[Task directions]
Pull out every line of the listing below where "from" appears.

[Given data]
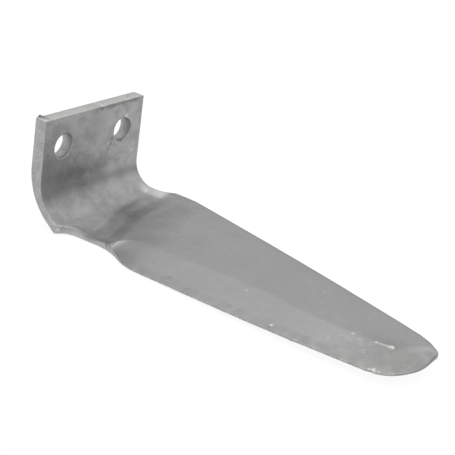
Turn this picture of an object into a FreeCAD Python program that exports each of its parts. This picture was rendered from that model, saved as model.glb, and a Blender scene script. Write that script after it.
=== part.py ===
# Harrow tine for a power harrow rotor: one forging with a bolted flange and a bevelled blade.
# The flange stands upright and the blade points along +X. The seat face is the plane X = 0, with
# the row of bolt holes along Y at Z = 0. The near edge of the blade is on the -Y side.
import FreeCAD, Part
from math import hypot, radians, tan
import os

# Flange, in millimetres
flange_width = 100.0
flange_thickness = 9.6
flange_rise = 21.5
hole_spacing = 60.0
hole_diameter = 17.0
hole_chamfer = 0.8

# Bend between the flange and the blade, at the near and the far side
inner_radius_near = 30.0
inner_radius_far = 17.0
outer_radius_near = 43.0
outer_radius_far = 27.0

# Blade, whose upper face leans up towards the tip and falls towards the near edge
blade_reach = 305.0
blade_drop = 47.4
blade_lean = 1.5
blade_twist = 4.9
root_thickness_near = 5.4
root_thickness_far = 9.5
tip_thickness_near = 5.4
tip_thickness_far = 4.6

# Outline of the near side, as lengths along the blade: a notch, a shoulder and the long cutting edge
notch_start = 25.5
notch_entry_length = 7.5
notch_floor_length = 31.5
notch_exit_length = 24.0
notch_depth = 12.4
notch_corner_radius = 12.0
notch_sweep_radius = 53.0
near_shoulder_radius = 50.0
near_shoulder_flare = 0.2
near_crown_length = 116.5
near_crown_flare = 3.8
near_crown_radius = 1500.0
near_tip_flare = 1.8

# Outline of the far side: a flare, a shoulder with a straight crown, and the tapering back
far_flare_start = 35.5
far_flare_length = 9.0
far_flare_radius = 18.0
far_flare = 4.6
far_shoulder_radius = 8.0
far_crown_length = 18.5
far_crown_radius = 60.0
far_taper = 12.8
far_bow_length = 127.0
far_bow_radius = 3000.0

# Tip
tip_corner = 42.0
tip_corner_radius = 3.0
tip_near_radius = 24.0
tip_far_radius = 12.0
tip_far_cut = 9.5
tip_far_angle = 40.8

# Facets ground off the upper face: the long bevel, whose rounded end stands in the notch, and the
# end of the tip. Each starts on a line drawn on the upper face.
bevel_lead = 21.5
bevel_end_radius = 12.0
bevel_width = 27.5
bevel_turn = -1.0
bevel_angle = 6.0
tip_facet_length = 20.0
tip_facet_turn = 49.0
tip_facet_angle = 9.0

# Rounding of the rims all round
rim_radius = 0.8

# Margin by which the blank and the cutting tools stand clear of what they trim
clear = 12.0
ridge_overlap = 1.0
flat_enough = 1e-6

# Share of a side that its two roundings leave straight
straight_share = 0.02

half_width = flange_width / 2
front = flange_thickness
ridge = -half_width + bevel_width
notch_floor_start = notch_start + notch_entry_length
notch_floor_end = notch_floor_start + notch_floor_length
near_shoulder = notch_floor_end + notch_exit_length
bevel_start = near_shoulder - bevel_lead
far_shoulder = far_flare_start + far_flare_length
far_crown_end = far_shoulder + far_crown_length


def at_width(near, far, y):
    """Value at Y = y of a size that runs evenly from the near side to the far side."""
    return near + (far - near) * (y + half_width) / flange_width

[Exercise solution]
Turn this picture of an object into a FreeCAD Python program that exports each of its parts. This picture was rendered from that model, saved as model.glb, and a Blender scene script. Write that script after it.
from math import hypot, radians, tan
    """Value at Y = y of a size that runs evenly from the near side to the far side."""